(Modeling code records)
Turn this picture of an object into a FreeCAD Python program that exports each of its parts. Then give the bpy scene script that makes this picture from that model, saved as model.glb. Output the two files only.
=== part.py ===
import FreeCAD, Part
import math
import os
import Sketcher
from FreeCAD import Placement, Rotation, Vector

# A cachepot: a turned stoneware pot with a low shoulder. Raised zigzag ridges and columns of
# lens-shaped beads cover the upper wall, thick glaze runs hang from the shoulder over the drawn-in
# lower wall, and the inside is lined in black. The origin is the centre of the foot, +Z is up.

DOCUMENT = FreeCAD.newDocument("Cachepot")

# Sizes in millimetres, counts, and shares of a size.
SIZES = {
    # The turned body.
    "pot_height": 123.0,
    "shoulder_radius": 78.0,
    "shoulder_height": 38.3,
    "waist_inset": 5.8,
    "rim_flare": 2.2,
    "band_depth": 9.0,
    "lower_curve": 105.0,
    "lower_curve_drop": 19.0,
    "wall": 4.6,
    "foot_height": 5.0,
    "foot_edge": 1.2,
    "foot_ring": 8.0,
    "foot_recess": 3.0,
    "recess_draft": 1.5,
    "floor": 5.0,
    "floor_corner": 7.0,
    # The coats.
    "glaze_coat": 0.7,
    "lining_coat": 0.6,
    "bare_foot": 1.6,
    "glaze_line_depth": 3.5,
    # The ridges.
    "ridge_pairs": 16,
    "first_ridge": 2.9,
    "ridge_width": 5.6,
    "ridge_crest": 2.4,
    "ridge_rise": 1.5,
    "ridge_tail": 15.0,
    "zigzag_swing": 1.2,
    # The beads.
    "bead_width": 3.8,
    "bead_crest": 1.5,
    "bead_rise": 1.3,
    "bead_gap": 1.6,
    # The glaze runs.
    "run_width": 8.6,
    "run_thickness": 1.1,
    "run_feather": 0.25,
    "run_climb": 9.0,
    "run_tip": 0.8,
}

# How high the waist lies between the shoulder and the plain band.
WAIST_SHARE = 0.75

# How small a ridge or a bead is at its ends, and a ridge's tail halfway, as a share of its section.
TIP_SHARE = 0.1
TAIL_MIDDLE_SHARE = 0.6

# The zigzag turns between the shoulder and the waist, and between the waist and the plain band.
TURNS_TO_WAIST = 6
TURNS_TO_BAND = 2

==

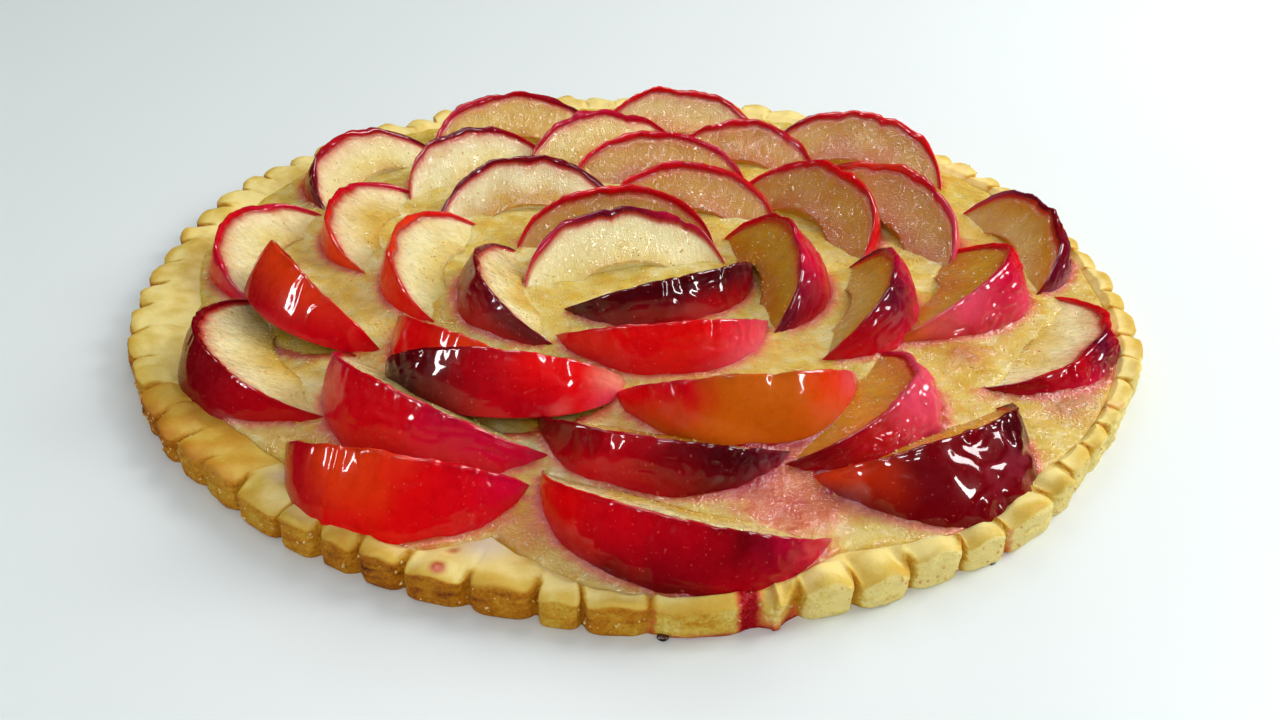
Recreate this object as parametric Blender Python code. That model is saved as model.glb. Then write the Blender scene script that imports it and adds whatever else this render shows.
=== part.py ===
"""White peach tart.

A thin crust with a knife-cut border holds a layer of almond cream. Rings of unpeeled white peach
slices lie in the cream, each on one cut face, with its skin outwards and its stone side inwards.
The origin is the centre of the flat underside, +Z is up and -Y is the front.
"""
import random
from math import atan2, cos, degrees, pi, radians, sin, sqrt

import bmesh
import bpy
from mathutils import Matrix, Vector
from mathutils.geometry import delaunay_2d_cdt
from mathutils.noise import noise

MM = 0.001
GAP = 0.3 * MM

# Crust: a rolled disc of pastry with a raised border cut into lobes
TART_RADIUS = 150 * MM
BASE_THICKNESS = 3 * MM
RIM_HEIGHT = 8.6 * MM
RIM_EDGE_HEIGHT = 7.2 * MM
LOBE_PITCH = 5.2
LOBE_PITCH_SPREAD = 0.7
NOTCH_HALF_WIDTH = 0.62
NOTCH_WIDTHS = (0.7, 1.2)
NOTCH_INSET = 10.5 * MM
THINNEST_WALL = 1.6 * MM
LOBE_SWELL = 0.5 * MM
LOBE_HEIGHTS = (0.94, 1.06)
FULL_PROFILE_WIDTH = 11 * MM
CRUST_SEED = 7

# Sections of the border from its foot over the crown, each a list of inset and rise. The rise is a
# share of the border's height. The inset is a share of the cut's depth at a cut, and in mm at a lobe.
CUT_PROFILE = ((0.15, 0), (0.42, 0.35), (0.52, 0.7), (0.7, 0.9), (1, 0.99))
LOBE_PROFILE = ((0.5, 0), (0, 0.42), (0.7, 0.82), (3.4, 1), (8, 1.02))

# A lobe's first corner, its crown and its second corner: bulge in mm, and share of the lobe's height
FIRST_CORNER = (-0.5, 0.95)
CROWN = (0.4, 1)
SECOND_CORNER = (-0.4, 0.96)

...

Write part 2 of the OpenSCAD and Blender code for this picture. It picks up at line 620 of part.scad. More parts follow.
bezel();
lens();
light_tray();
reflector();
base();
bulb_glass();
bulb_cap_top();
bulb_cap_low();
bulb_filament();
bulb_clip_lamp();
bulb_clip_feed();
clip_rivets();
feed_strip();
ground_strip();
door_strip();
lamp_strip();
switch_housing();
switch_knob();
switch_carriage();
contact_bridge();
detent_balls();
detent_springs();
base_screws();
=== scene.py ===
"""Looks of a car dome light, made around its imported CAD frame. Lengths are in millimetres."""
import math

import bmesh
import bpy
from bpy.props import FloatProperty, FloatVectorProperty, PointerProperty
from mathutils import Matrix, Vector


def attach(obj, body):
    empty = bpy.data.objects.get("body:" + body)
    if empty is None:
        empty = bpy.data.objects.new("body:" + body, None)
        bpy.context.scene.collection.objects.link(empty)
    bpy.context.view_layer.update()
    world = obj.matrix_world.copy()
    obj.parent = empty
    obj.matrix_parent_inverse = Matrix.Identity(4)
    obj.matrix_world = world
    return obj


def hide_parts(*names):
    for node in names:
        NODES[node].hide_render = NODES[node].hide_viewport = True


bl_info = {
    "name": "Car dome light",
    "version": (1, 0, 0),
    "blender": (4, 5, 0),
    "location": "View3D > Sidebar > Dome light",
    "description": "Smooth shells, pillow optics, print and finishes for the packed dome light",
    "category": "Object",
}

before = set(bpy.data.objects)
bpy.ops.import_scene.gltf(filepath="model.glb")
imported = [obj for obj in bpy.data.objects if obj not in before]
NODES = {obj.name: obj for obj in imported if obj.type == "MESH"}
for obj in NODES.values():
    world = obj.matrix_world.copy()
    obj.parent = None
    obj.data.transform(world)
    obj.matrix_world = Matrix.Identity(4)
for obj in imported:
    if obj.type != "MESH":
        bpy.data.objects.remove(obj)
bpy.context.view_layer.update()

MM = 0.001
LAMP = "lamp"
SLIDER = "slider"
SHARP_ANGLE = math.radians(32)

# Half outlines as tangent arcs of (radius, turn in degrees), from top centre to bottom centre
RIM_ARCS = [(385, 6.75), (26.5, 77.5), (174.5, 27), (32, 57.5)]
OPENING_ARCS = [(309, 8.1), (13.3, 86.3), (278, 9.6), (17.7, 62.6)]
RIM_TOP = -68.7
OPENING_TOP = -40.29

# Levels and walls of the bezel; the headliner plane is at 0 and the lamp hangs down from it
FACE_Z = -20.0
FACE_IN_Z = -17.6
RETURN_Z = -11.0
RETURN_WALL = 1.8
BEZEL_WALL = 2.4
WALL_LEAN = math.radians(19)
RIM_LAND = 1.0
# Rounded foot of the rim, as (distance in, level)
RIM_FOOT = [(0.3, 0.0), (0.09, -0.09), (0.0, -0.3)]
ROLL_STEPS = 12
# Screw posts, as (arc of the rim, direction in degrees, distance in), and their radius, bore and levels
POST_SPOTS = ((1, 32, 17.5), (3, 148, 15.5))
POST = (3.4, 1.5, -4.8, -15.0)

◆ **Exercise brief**
Exactly as written, return the lines from the line containing "bulb_cap_low();" through the line containing "obj.parent = empty", both included.

◆ **Written response**
bulb_cap_low();
bulb_filament();
bulb_clip_lamp();
bulb_clip_feed();
clip_rivets();
feed_strip();
ground_strip();
door_strip();
lamp_strip();
switch_housing();
switch_knob();
switch_carriage();
contact_bridge();
detent_balls();
detent_springs();
base_screws();
=== scene.py ===
"""Looks of a car dome light, made around its imported CAD frame. Lengths are in millimetres."""
import math

import bmesh
import bpy
from bpy.props import FloatProperty, FloatVectorProperty, PointerProperty
from mathutils import Matrix, Vector


def attach(obj, body):
    empty = bpy.data.objects.get("body:" + body)
    if empty is None:
        empty = bpy.data.objects.new("body:" + body, None)
        bpy.context.scene.collection.objects.link(empty)
    bpy.context.view_layer.update()
    world = obj.matrix_world.copy()
    obj.parent = empty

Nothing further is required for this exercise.